STATED PROBLEM
Find each line with the word "code" and copy it.

RECORDED DATA
+ + +
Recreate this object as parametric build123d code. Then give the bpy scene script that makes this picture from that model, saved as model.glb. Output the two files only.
+ + +
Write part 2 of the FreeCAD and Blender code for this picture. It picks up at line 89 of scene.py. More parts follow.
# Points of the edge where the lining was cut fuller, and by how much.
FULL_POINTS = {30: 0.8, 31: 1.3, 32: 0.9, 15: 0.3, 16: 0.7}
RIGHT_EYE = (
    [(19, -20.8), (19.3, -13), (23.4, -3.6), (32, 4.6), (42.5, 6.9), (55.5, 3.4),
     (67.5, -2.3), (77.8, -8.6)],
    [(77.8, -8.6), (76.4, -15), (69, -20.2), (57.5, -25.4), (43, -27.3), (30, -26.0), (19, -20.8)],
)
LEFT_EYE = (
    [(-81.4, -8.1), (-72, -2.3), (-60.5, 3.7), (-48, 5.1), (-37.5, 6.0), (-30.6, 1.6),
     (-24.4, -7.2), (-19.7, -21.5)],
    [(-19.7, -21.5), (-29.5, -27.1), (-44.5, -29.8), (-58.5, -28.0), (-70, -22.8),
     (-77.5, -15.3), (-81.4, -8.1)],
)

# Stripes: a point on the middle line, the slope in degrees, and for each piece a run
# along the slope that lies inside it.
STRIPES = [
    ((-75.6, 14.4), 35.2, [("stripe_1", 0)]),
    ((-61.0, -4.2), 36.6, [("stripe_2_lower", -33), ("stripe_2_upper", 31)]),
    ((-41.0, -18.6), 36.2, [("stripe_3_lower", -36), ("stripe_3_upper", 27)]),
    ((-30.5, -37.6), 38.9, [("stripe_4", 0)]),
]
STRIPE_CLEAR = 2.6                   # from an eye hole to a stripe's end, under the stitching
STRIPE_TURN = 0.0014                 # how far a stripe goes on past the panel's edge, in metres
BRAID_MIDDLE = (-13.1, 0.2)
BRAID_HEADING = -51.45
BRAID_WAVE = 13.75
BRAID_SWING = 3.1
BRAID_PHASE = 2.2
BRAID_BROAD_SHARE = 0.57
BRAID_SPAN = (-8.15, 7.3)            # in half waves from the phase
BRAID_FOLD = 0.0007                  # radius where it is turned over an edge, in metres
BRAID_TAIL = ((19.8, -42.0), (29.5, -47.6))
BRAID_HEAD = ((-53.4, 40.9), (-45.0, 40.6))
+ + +
COMPLETED EXERCISE
Recreate this object as parametric build123d code. Then give the bpy scene script that makes this picture from that model, saved as model.glb. Output the two files only.
Write part 2 of the FreeCAD and Blender code for this picture. It picks up at line 89 of scene.py. More parts follow.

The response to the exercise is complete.